なお、図6の例の場合には、昇降にのみ適用すればよい。
【0020】
【発明の効果】
以上のように本発明によれば、スペース効率がよく、収納に際しての労力を必要とせず、設置コストの安い駐輪施設を提供することが可能となる。
【図面の簡単な説明】
【図1】 2段式にした本発明の駐輪施設の概念図である。
【図2】 図1の駐輪施設の1段目を説明する図である。
【図3】 図1の駐輪施設の昇降・横移動機構を説明する図である。
【図4】 2段目のパレットを説明する図図である。
【図5】 自転車を載せたパレットの上昇・下降を説明する図である。
【図6】 2段式にした本発明の駐輪施設の正面図である。
【図7】 図6の駐輪施設におけるパレットの昇降を説明する図である。
【図8】 自転車を直接吊り下げる例を説明する図である。
【図9】 パレットの昇降・横移動機構の他の例を示す図である。
【符号の説明】
1…支柱、2…屋根、3…1段目のレール、4,11…自転車受台、5,12…転倒防止装置、6,30…昇降ポスト、7,31…パレット、8…移動アーム、9…2段目のレール、10,32…昇降板、10a…ローラ、13…棒、14…ローラ、20…駆動機構、21…歯車列、22…チェーンまたはワイヤ、33…パイプ、34…支持アーム、35…自転車受台。

Claims (2)

  1. 転倒防止装置を備えた横方向に移動可能な自転車受台を複数台設置した第1段目と、複数の昇降用柱に沿ってそれぞれ昇降する転倒防止装置を備えた自転車受台を有するパレット及び該パレットを昇降させる駆動機構とを有する第2段目とからなる駐輪施設において、
    前記昇降用柱は施設上端部に設置された横移動可能な移動アームから吊り下げられ、前記駆動機構は移動アームまたは昇降用柱に取り付けられて前記パレットを吊り下げて昇降用柱に沿って昇降させ、
    前記昇降用柱は所定間隔で固定式に設置され、前記パレットは前記駆動機構から吊り下げられて昇降用柱に沿って昇降する昇降板と、該昇降板に取り付けられて昇降板に対して所定範囲で横方向にスライド可能な自転車受台を有することを特徴とする駐輪施設。

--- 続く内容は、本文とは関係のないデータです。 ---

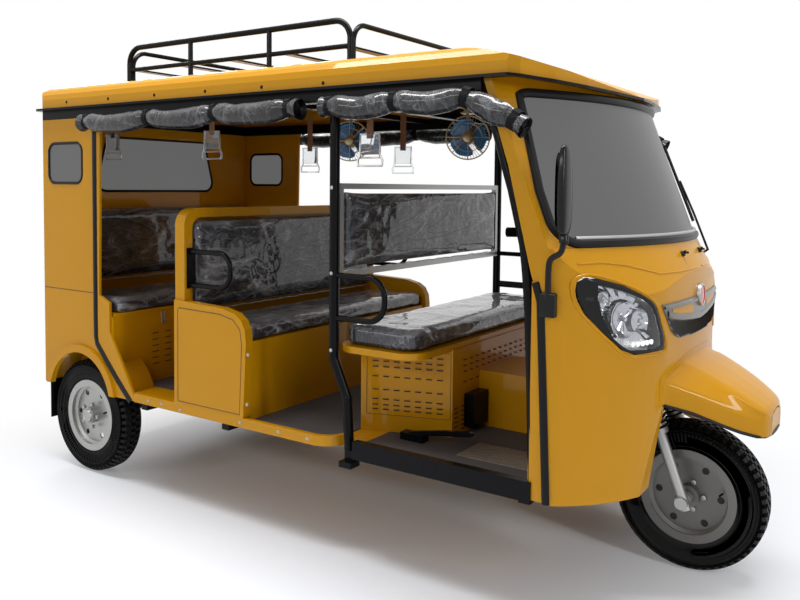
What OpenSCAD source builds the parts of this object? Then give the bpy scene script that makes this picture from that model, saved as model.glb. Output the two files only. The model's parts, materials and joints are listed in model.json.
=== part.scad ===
// Passenger auto rickshaw: three wheels, open sides, three benches and a roof rack.
// Every length along the vehicle is measured from the rear axle and the finished
// model is moved so that its origin is on the ground under the middle of its box.
// +X is forwards, +Y is the vehicle's left, +Z is up.

/* [Overall] */
// Distance between the rear axle and the front axle
wheelbase = 2650; // [2600:10:3300]
// Width over the body sides
body_w = 1400; // [1300:10:1700]
// Height of the roof's lower edge above the ground
gutter_z = 1748; // [1740:10:2150]
// Height of the chassis rails' top above the ground
chassis_z = 400; // [390:5:410]

/* [Wheels] */
// Tyre diameter
tyre_d = 540; // [500:2:560]
// Tyre section width
tyre_w = 112; // [90:2:120]
// Rim diameter at the bead seat
rim_d = 305; // [290:1:320]
// Diameter of the wheel's hub barrel
hub_d = 78; // [70:1:95]
// Diameter of the stub axle that a wheel turns on
stub_d = 30; // [20:1:40]
// Gap between the tyre's outer face and the body's outer face
tyre_inset = 22; // [18:1:60]
// Wall thickness of the pressed wheel disc
disc_t = 5; // [3:0.5:8]

/* [Steering] */
// Backward lean of the steering axis in degrees
rake = 20; // [15:1:25]
// Distance between the two fork legs
fork_w = 210; // [190:5:240]
// Diameter of a fork leg
fork_leg_d = 40; // [30:1:46]
// Diameter of the steering stem
stem_d = 30; // [22:1:36]
// Diameter of the handlebar tube
bar_d = 25; // [20:1:30]

/* [Sheet metal] */
// Thickness of the body walls
wall = 12; // [8:1:16]
// Thickness of the floor pan
floor_t = 25; // [15:1:30]
// Height of the floor's edge lip above the floor
lip_h = 15; // [8:1:20]
// Thickness of the rubber mats
mat_t = 5; // [3:1:8]
// Thickness of the roof shell
roof_t = 12; // [8:1:16]
// Thickness of the glass
glass_t = 6; // [4:1:8]
// Radius of the rear wheel opening in the side panel
arch_r = 235; // [225:1:245]

/* [Frame tubes] */
// Diameter of the door pillar tubes
pillar_d = 38; // [28:1:42]
// Diameter of the grab handles
handle_d = 22; // [16:1:28]
// Diameter of the rack's main tubes
rack_d = 25; // [18:1:32]
// Height of the rack's top rail above the gutter
rack_h = 290; // [220:5:360]
// Length of the rack
rack_l = 1340; // [1100:10:1500]
// Width between the rack's side rails
rack_w = 1000; // [800:10:1100]
// Width of a chassis rail
rail_w = 40; // [30:1:60]
// Depth of a chassis rail
rail_h = 60; // [50:1:80]

/* [Benches] */
// Height of the rear seat board above the ground
rear_seat_z = 785; // [760:1:800]
// Height of the middle seat board above the ground
middle_seat_z = 747; // [730:1:760]
// Height of the driver's seat board above the ground
driver_seat_z = 785; // [775:1:810]
// Thickness of the seat cushions
cushion_t = 65; // [50:1:75]
// Depth of the middle bench's cushion
middle_cushion_l = 350; // [300:5:355]
// Diameter of the rear lid's hinge knuckles
knuckle_d = 18; // [14:1:20]
// Diameter of the rear lid's hinge pins
hinge_pin_d = 8; // [5:1:10]

/* [Fans and curtains] */
// Outer diameter of a cabin fan's guard
fan_d = 190; // [170:2:220]
// Turn of the fans towards the right-hand doors, in degrees
fan_yaw = -58; // [-80:1:-30]
// Diameter of a rolled side curtain
roll_d = 84; // [60:1:90]

/* [Hidden] */
$fn = 48;

// Fits
gap = 0.3;        // between pieces that sit on or against each other
run_gap = 0.15;   // radial clearance of a shaft in its bore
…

  2. 転倒防止装置を備えた横方向に移動可能な自転車受台を複数台設置した第1段目と、複数の昇降用柱に沿ってそれぞれ昇降する転倒防止装置を備えた自転車受台を有するパレット及び該パレットを昇降させる定荷重ばね装置とを有する第2段目と、からなる駐輪施設において、
    前記定荷重ばね装置は、パレット重量とほぼ等しい引き戻し力を有する第1の定荷重ばね装置と、自転車重量にほぼ等しい引き戻し力を有する第2の定荷重ばね装置とからなり、自転車空のときは第1の定荷重ばね装置で、自転車搭載時は第1と第2の定荷重ばね装置でパレットを昇降させることを特徴とする駐輪施設。